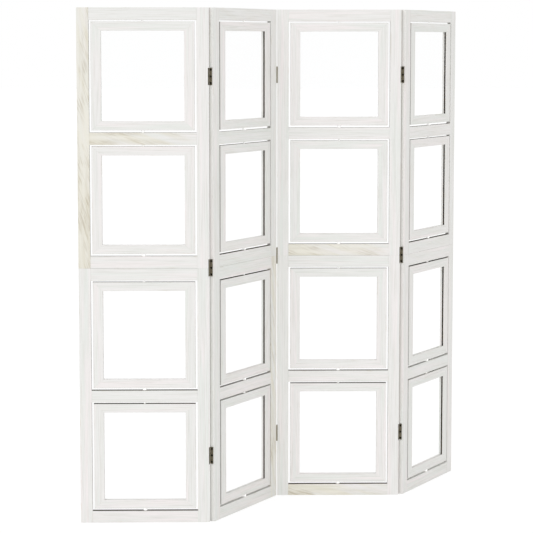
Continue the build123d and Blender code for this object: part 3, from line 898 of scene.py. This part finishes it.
neck = add("GeometryNodeTransform", {"Geometry": neck, "Translation": (neck_x, plate_y, 0)})
knuckle = add("GeometryNodeMeshBoolean", {"Mesh 2": [roll, neck]}, operation="UNION", solver="EXACT")
past_ends = add("ShaderNodeMath", {0: knuckle_height, 1: 1.5}, operation="MULTIPLY")
reamer = {"Vertices": facets, "Radius": given["Pin"], "Depth": past_ends}
reamer = add("GeometryNodeMeshCylinder", reamer)
tools = {"Mesh 1": knuckle, "Mesh 2": [reamer]}
knuckle = add("GeometryNodeMeshBoolean", tools, operation="DIFFERENCE", solver="EXACT")
knuckles = add("GeometryNodeInstanceOnPoints", {"Points": places, "Instance": knuckle})
print(leaf_tree.name, "has", len(leaf_tree.nodes), "nodes")

# %% Countersunk screws
# A screw's head tapers to 1.2 mm, in a hole that tapers to 0.9 mm and is 0.3 mm wider at the top
head_foot, sink_foot, head_play = 1.2 * MM, 0.9 * MM, 0.3 * MM
head_y, sink_y = -0.8 * MM, -1.1 * MM
forwards = (-pi / 2, 0, 0)
slot_length, slot_width, slot_depth = 3.2 * MM, 0.8 * MM, 1.4 * MM
screw_places = three_in_line(add, given["Screws"], plate_x, face)

sink_top = add("ShaderNodeMath", {0: given["Head"], 1: head_play}, operation="ADD")
sink_length = add("ShaderNodeMath", {0: given["Plate"], 1: 1.8}, operation="MULTIPLY")
cone = {"Vertices": facets, "Radius Top": sink_top, "Radius Bottom": sink_foot, "Depth": sink_length}
sink = add("GeometryNodeMeshCone", cone)
sink = add("GeometryNodeTransform", {"Geometry": sink, "Translation": (0, sink_y, 0), "Rotation": forwards})
sinks = add("GeometryNodeInstanceOnPoints", {"Points": screw_places, "Instance": sink})
sinks = add("GeometryNodeRealizeInstances", {"Geometry": sinks})
tools = {"Mesh 1": plate, "Mesh 2": [sinks]}
plate = add("GeometryNodeMeshBoolean", tools, operation="DIFFERENCE", solver="EXACT")
# The plate's edges are sheared: their faces look hardly forwards or backwards
facing = add("ShaderNodeSeparateXYZ", {0: add("GeometryNodeInputNormal")}).outputs["Y"]
facing = add("ShaderNodeMath", {0: facing}, operation="ABSOLUTE")
sheared = add("ShaderNodeMath", {0: facing, 1: 0.3}, operation="LESS_THAN")
plate = add(
    "GeometryNodeStoreNamedAttribute", {"Geometry": plate, "Name": "sheared", "Value": sheared},
    data_type="FLOAT", domain="FACE",
)

cone = {"Vertices": facets, "Radius Top": given["Head"], "Radius Bottom": head_foot, "Depth": given["Plate"]}
head = add("GeometryNodeMeshCone", cone)
bit = add("GeometryNodeMeshCube", {"Size": (slot_length, slot_width, slot_depth)})
bit_turned = add("GeometryNodeTransform", {"Geometry": bit, "Rotation": (0, 0, pi / 2)})
bit = add("GeometryNodeMeshBoolean", {"Mesh 2": [bit, bit_turned]}, operation="UNION", solver="EXACT")
bit = add("GeometryNodeTransform", {"Geometry": bit, "Translation": (0, 0, 0.8 * MM)})
tools = {"Mesh 1": head, "Mesh 2": [bit]}
head = add("GeometryNodeMeshBoolean", tools, operation="DIFFERENCE", solver="EXACT")
head = add("GeometryNodeTransform", {"Geometry": head, "Translation": (0, head_y, 0), "Rotation": forwards})
heads = add("GeometryNodeInstanceOnPoints", {"Points": screw_places, "Instance": head})
heads = add("GeometryNodeRealizeInstances", {"Geometry": heads})
heads = add("GeometryNodeSetMaterial", {"Geometry": heads, "Material": given["Screw"]})
print(leaf_tree.name, "has", len(leaf_tree.nodes), "nodes")

# %% A row of leaves, and a row of pins
metal = add("GeometryNodeJoinGeometry", {0: [plate, knuckles]})
metal = add("GeometryNodeRealizeInstances", {"Geometry": metal})
metal = add("GeometryNodeSetMaterial", {"Geometry": metal, "Material": given["Steel"]})
leaf = add("GeometryNodeJoinGeometry", {0: [metal, heads]})
hinge_places = three_in_line(add, given["Step"])
leaves = add("GeometryNodeInstanceOnPoints", {"Points": hinge_places, "Instance": leaf})
leaves = add("GeometryNodeRealizeInstances", {"Geometry": leaves})
add("NodeGroupOutput", {0: leaves})
print(leaf_tree.name, "has", len(leaf_tree.nodes), "nodes")

pin_tree, given, add = new_tree(
    "hinge_pins", Radius=1.1 * MM, Length=54.1 * MM, Step=hinge_step, Steel=bronze,
)
pin = {"Vertices": facets, "Radius": given["Radius"], "Depth": given["Length"]}
pin = add("GeometryNodeMeshCylinder", pin)
hinge_places = three_in_line(add, given["Step"])
pins = add("GeometryNodeInstanceOnPoints", {"Points": hinge_places, "Instance": pin})
end_tree(add, pins, given["Steel"])

# %% Hinges in their places
left_mesh = run_tree(leaf_tree, 0.2 * MM, First=-1, Count=2)
right_mesh = run_tree(leaf_tree, 0.2 * MM, First=0, Count=1)
pin_mesh = run_tree(pin_tree, 0.45 * MM, Step=hinge_step)
for number in (1, 2, 3):
    axis = Matrix.Translation(joint[f"fold_{number}_{number + 1}"]["pos_m"])
    # The ridges turn behind the panels, so their leaves reach forward from the axis
    reach = -1 if number != 2 else 1
    for hand, panel, into, mesh in (("left", number, -1, left_mesh), ("right", number + 1, 1, right_mesh)):
        turned = Matrix.Rotation(turn[panel], 3, "Z")
        free_edge = turned @ Vector((0, reach, 0))
        open_face = turned @ Vector((-into, 0, 0))
        place = axis @ Matrix((free_edge, open_face, free_edge.cross(open_face))).transposed().to_4x4()
        name = f"hinge_{number}_{hand}_leaves"
        place_piece(name + "_steel", mesh, place, f"panel_{panel}", "bronze_steel", name)
    rods, pins = f"hinge_{number}_pin_rods", f"hinge_{number}_pins"
    place_piece(rods, pin_mesh, axis, f"panel_{number}", "bronze_steel", pins)
print("hinges: 3 at each of 3 joints")

# %% [markdown]
# ## Solids that stay
#
# The clear sheets and the hidden tongues are plain cut boards in the real screen too, so the CAD solids
# stay as they are and only get their material.

# %% Materials for the CAD solids that stay
for kind, material in (("clear_sheets", clear_sheet), ("tongues", beech)):
    solids = [node for name, node in frame["nodes"].items() if kind in name]
    for node in solids:
        node.data.materials.clear()
        node.data.materials.append(material)
    print("nodes with", kind, "in their names:", len(solids))
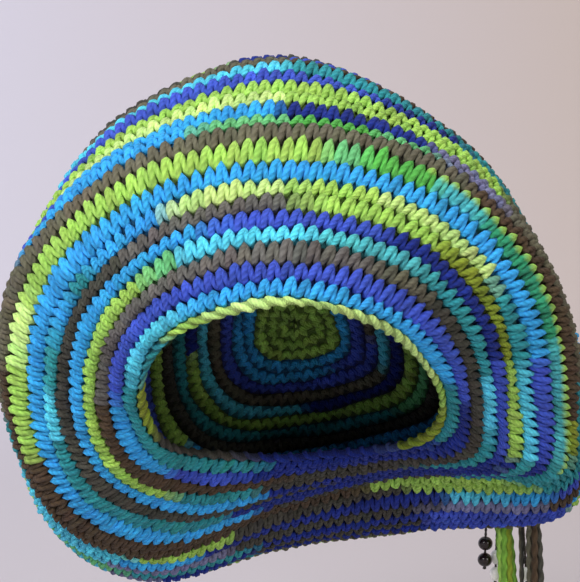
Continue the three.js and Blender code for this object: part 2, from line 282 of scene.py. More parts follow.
# The yarn changes colour along its length, so most rounds hold several colours. The chart gives, for
# each round from the edge to the crown's shoulder, the hour from which each colour runs clockwise.
# Just inside the ridge, at one side, the stitches end in lime tips, between the two hours given.
DYES = {
    "lime": (156, 202, 90),
    "pale": (190, 224, 132),
    "leaf": (84, 172, 74),
    "jade": (46, 144, 106),
    "mint": (104, 188, 122),
    "olive": (126, 146, 44),
    "sky": (52, 162, 226),
    "violet": (60, 84, 190),
    "navy": (24, 44, 130),
    "grey": (98, 96, 78),
    "ash": (98, 96, 92),
    "slate": (66, 66, 58),
    "bark": (74, 60, 44),
    "grass": (116, 168, 62),
    "aqua": (84, 202, 230),
    "teal": (44, 142, 150),
    "lagoon": (72, 172, 178),
    "lilac": (116, 120, 156),
}
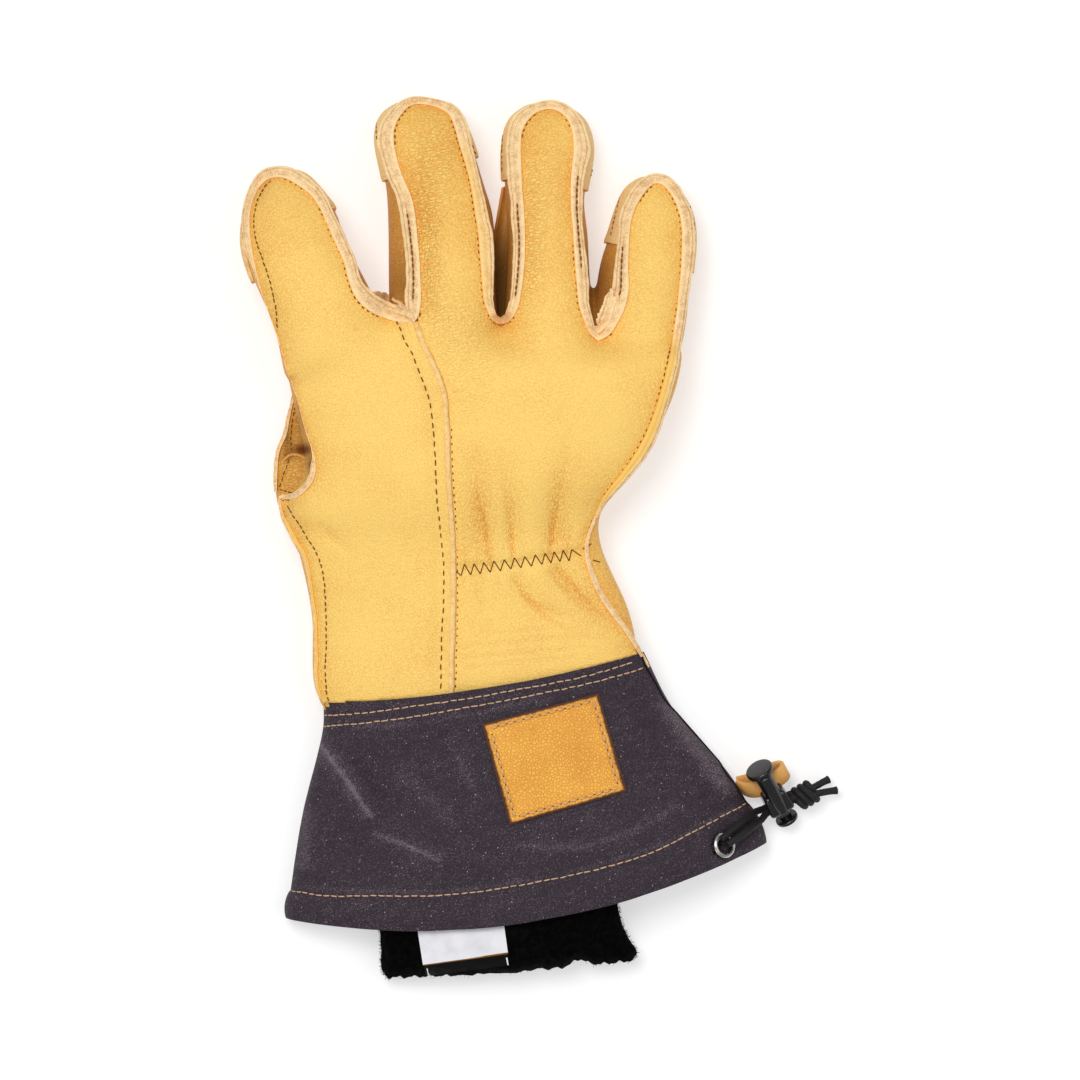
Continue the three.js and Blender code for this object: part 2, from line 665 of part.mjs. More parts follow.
// The drawcord: two strands out of the eyelet, through the lock to a knot with two tails
const STRANDS = {
  drawcord_strand_front: table('x y z', [
    [74.4, -109.6, 23.6], [78.2, -107.2, 22.6], [82.4, -104.4, 19.2], [86.4, -101.6, 14.2],
    [89.4, -98.6, 10.7], [93.6, -96.2, 10.6], [98.1, -93.6, 10.6],
  ]),
  drawcord_strand_rear: table('x y z', [
    [72.2, -107.8, 24], [75.8, -104.8, 22], [80.2, -101.6, 18.2], [84.1, -98.7, 12.6],
    [88.6, -97.1, 8.2], [92.8, -94.8, 8.2], [97.3, -92.2, 8.2],
  ]),
  drawcord_tail_front: table('x y z', [[108.2, -91.7, 8.4], [111.2, -91.2, 7.2], [114.6, -90.8, 6]]),
  drawcord_tail_rear: table('x y z', [[107.4, -89, 6.6], [109.4, -87.9, 5.8], [111.6, -86.9, 5]]),
};
const KNOT = { x: 102.9, y: -92.4, z: 8.6, radii: [4.8, 5, 4.4] };

function makeCords() {
  const circle = new THREE.EllipseCurve(0, 0, CORD / 2, CORD / 2);
  const section = new THREE.Shape(circle.getPoints(CORD_SIDES).slice(1));
  for (const [name, route] of Object.entries(STRANDS)) {
    const curve = new THREE.CatmullRomCurve3(route.map(({ x, y, z }) => new THREE.Vector3(x, y, z)));
    const steps = Math.max(2, Math.round(curve.getLength() / (2 * CORD)));
    const tube = new THREE.ExtrudeGeometry(section, { steps, bevelEnabled: false, extrudePath: curve });
    addMesh(name, toSolid(tube), material(BLACK, 0.8));
  }
  const knot = new THREE.SphereGeometry(1, 10, 7);
  knot.scale(...KNOT.radii);
  knot.translate(KNOT.x, KNOT.y, KNOT.z);
  addMesh('drawcord_knot', toSolid(knot), material(BLACK, 0.8));
}

makeLeather();
makeThumb();
makeWelts();
makeTipWraps();
makeCuff();
makeLiner();
makeEyelet();
makeLock();
makeCords();

export default group;
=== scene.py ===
"""A leather work glove with a canvas gauntlet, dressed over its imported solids.

The glove lies palm down on z = 0, +Y to the fingertips and +X to the little finger. Sizes are
in millimetres until a mesh is written. Seam lines are read from the photograph and are kept as
pixels in tables with named columns, which PhotoScale turns into millimetres.
"""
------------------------
> WHAT YOU NEED TO DO
Set down, exactly and alone, the run of lines from the line that has "part.mjs. More parts follow." to the line that has "its imported solids.".

> FULL OUTPUT
Continue the three.js and Blender code for this object: part 2, from line 665 of part.mjs. More parts follow.
// The drawcord: two strands out of the eyelet, through the lock to a knot with two tails
const STRANDS = {
  drawcord_strand_front: table('x y z', [
    [74.4, -109.6, 23.6], [78.2, -107.2, 22.6], [82.4, -104.4, 19.2], [86.4, -101.6, 14.2],
    [89.4, -98.6, 10.7], [93.6, -96.2, 10.6], [98.1, -93.6, 10.6],
  ]),
  drawcord_strand_rear: table('x y z', [
    [72.2, -107.8, 24], [75.8, -104.8, 22], [80.2, -101.6, 18.2], [84.1, -98.7, 12.6],
    [88.6, -97.1, 8.2], [92.8, -94.8, 8.2], [97.3, -92.2, 8.2],
  ]),
  drawcord_tail_front: table('x y z', [[108.2, -91.7, 8.4], [111.2, -91.2, 7.2], [114.6, -90.8, 6]]),
  drawcord_tail_rear: table('x y z', [[107.4, -89, 6.6], [109.4, -87.9, 5.8], [111.6, -86.9, 5]]),
};
const KNOT = { x: 102.9, y: -92.4, z: 8.6, radii: [4.8, 5, 4.4] };

function makeCords() {
  const circle = new THREE.EllipseCurve(0, 0, CORD / 2, CORD / 2);
  const section = new THREE.Shape(circle.getPoints(CORD_SIDES).slice(1));
  for (const [name, route] of Object.entries(STRANDS)) {
    const curve = new THREE.CatmullRomCurve3(route.map(({ x, y, z }) => new THREE.Vector3(x, y, z)));
    const steps = Math.max(2, Math.round(curve.getLength() / (2 * CORD)));
    const tube = new THREE.ExtrudeGeometry(section, { steps, bevelEnabled: false, extrudePath: curve });
    addMesh(name, toSolid(tube), material(BLACK, 0.8));
  }
  const knot = new THREE.SphereGeometry(1, 10, 7);
  knot.scale(...KNOT.radii);
  knot.translate(KNOT.x, KNOT.y, KNOT.z);
  addMesh('drawcord_knot', toSolid(knot), material(BLACK, 0.8));
}

makeLeather();
makeThumb();
makeWelts();
makeTipWraps();
makeCuff();
makeLiner();
makeEyelet();
makeLock();
makeCords();

export default group;
=== scene.py ===
"""A leather work glove with a canvas gauntlet, dressed over its imported solids.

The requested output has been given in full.